Post by stong gzugs »

Matt J wrote: Fri Nov 11, 2022 7:09 pm That is not so difficult--- based on what ChNNR is stating, it is just a matter of an individual reaching an expanded state of consciousness. Since this can include other mindstreams, in theory a Buddha that achieves some sort of universal omniscience would be a sentient being who achieved a very expanded state of knowledge.
Are you using consciousness in an everyday or technical way here? If it's the latter, I don't think that a person's consciousness (shes pa/vijñāna) can expand out to encompass others. It's usually wisdom (ye she/jnana) that is tied to the Buddhas omniscience.

And this doesn't really answer the question, which is that if you think that each individual has their own separate basis, what is the matrix/space within which an individual is "expanding" to reach other individuals?
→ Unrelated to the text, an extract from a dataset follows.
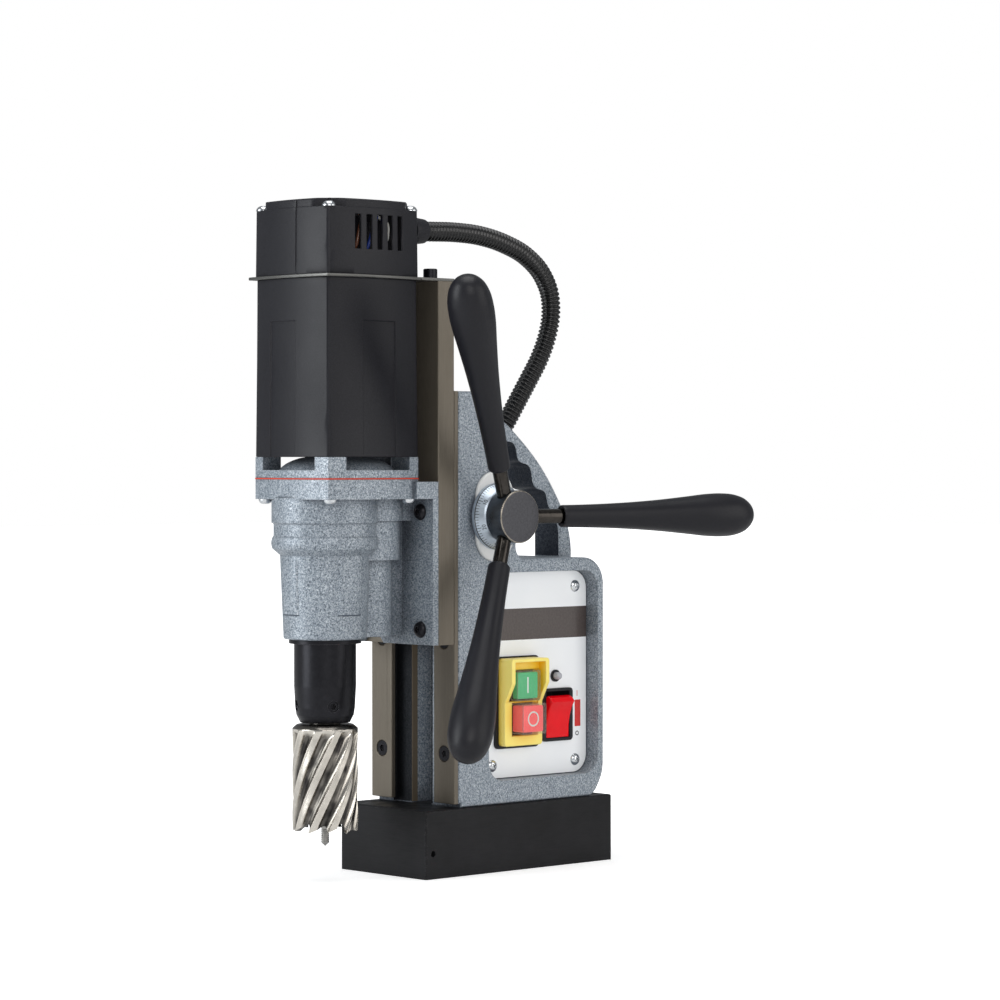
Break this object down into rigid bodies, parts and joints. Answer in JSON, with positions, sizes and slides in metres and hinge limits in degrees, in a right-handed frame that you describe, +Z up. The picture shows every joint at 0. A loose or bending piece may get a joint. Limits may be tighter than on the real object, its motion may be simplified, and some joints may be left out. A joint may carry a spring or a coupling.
{
  "type": "magnetic drill press",
  "caption": "Portable drill press on an electromagnet foot: motor and gearbox slide on a rack, fed by a three-spoke capstan handle, with an annular cutter in the arbor.",
  "frame": {"origin": "centre of the magnet foot underside", "axes": "+Z up along the slide, -Y towards the spindle, +X towards the capstan handle and switches"},
  "size_m": [0.1527, 0.3028, 0.4157],
  "materials": {
    "cast_paint": "hammered silver-grey enamel",
    "magnet_paint": "black enamel",
    "ground_steel": "ground tool steel",
    "black_plastic": "fine-textured black moulding",
    "grip_plastic": "satin black moulded grip",
    "hose_plastic": "corrugated black conduit",
    "black_oxide": "black oxide",
    "bright_screws": "zinc plated",
    "tool_steel": "ground high-speed steel",
    "gear_steel": "machined",
    "plate_steel": "rolled steel sheet",
    "dial_alloy": "anodised, graduated",
    "panel_alloy": "printed plate, white with dark band",
    "flange_white": "off-white",
    "guard_yellow": "moulded yellow",
    "button_green": "moulded green",
    "button_red": "moulded red",
    "rocker_red": "translucent red",
    "clear_cover": "clear moulded cover",
    "lamp_grey": "grey lens",
    "gasket_red": "red gasket",
    "copper": "enamelled copper, potted",
    "lamination": "stacked laminations",
    "bronze": "sintered bronze",
    "board": "circuit board",
    "carbon": "carbon"
  },
  "bodies": {
    "frame": {"magnet_housing": "magnet_paint", "magnet_coil": "copper", "magnet_bolts": "black_oxide", "frame_casting": "cast_paint", "guide_strip_left": "ground_steel", "guide_strip_right": "ground_steel", "guide_strip_screws": "black_oxide", "pinion_flange": "flange_white", "pinion_bushes": "bronze", "panel_plate": "panel_alloy", "panel_screws": "bright_screws", "switch_base": "black_plastic", "switch_guard": "guard_yellow", "rocker_bezel": "black_plastic", "lamp_bezel": "black_plastic", "lamp_lens": "lamp_grey", "control_board": "board", "hose": "hose_plastic"},
    "carriage": {"slide_plate": "ground_steel", "rack": "ground_steel", "gearbox_housing": "cast_paint", "bracket_screws": "black_oxide", "gearbox_gasket": "gasket_red", "gearbox_cover": "cast_paint", "gearbox_screws": "bright_screws", "motor_body": "black_plastic", "support_plate": "plate_steel", "slide_top_screws": "black_oxide", "motor_cap": "black_plastic", "cap_screws": "bright_screws", "stator_core": "lamination", "field_coils": "copper", "carbon_brushes": "carbon", "ball_bearings": "gear_steel", "hose_fitting": "black_plastic"},
    "handle": {"pinion_shaft": "gear_steel", "handle_hub": "black_oxide", "dial_ring": "dial_alloy", "spoke_rear": "black_oxide", "spoke_upper": "black_oxide", "spoke_lower": "black_oxide", "grip_rear": "grip_plastic", "grip_upper": "grip_plastic", "grip_lower": "grip_plastic"},
    "armature": {"armature_shaft": "gear_steel", "armature_core": "lamination", "commutator": "copper", "cooling_fan": "black_plastic"},
    "countershaft": {"countershaft": "gear_steel"},
    "spindle": {"spindle_shaft": "gear_steel", "arbor": "black_oxide", "grub_screws": "black_oxide", "annular_cutter": "tool_steel"},
    "pilot_pin": {"pilot_pin": "tool_steel", "ejector_spring": "gear_steel"},
    "start_button": {"start_button": "button_green", "start_button_cover": "clear_cover"},
    "stop_button": {"stop_button": "button_red", "stop_button_cover": "clear_cover"},
    "rocker": {"rocker": "rocker_red"}
  },
  "joints": [
    {"name": "carriage_slide", "type": "slide", "parent": "frame", "child": "carriage", "axis": [0, 0, 1], "range_m": [-0.095, 0.05], "deforming": ["hose"]},
    {"name": "handle_turn", "type": "hinge", "parent": "frame", "child": "handle", "pos_m": [0.04, -0.0226, 0.2215], "axis": [1, 0, 0], "range_deg": [-239.5, 454.5]},
    {"name": "armature_spin", "type": "hinge", "parent": "carriage", "child": "armature", "pos_m": [0, -0.1171, 0.3], "axis": [0, 0, 1], "continuous": true},
    {"name": "countershaft_spin", "type": "hinge", "parent": "carriage", "child": "countershaft", "pos_m": [0, -0.0981, 0.22], "axis": [0, 0, 1], "continuous": true},
    {"name": "spindle_spin", "type": "hinge", "parent": "carriage", "child": "spindle", "pos_m": [0, -0.1266, 0.15], "axis": [0, 0, 1], "continuous": true},
    {"name": "pilot_slide", "type": "slide", "parent": "spindle", "child": "pilot_pin", "axis": [0, 0, 1], "range_m": [0, 0.032], "stiffness_N_per_m": 120, "springref_m": -0.02, "deforming": ["ejector_spring"]},
    {"name": "start_press", "type": "slide", "parent": "frame", "child": "start_button", "axis": [-1, 0, 0], "range_m": [0, 0.003], "stiffness_N_per_m": 400, "springref_m": -0.002},
    {"name": "stop_press", "type": "slide", "parent": "frame", "child": "stop_button", "axis": [-1, 0, 0], "range_m": [0, 0.003], "stiffness_N_per_m": 400, "springref_m": -0.002},
    {"name": "rocker_tilt", "type": "hinge", "parent": "frame", "child": "rocker", "pos_m": [0.024, 0.0413, 0.0946], "axis": [0, 1, 0], "range_deg": [-24, 0]}
  ],
  "couplings": [
    {"joint": "handle_turn", "follows": "carriage_slide", "rad_per_m": -83.333},
    {"joint": "countershaft_spin", "follows": "armature_spin", "ratio": -0.33333},
    {"joint": "spindle_spin", "follows": "armature_spin", "ratio": 0.098485}
  ]
}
It has to be the matrix of buddha-nature which would, again, imply a transpersonal matrix that connects and unifies all reality, and which is fractally or holographically reflected in the heart of all sentient beings (like how Tenzin Wangyal interprets sugatagarbha/dharmakaya), such that this matrix provides a way for individuals to expand beyond their individual confines to reach others.

(I think this is what Natan was kind of getting at in his moving earlier post about what happened when his mother passed away.)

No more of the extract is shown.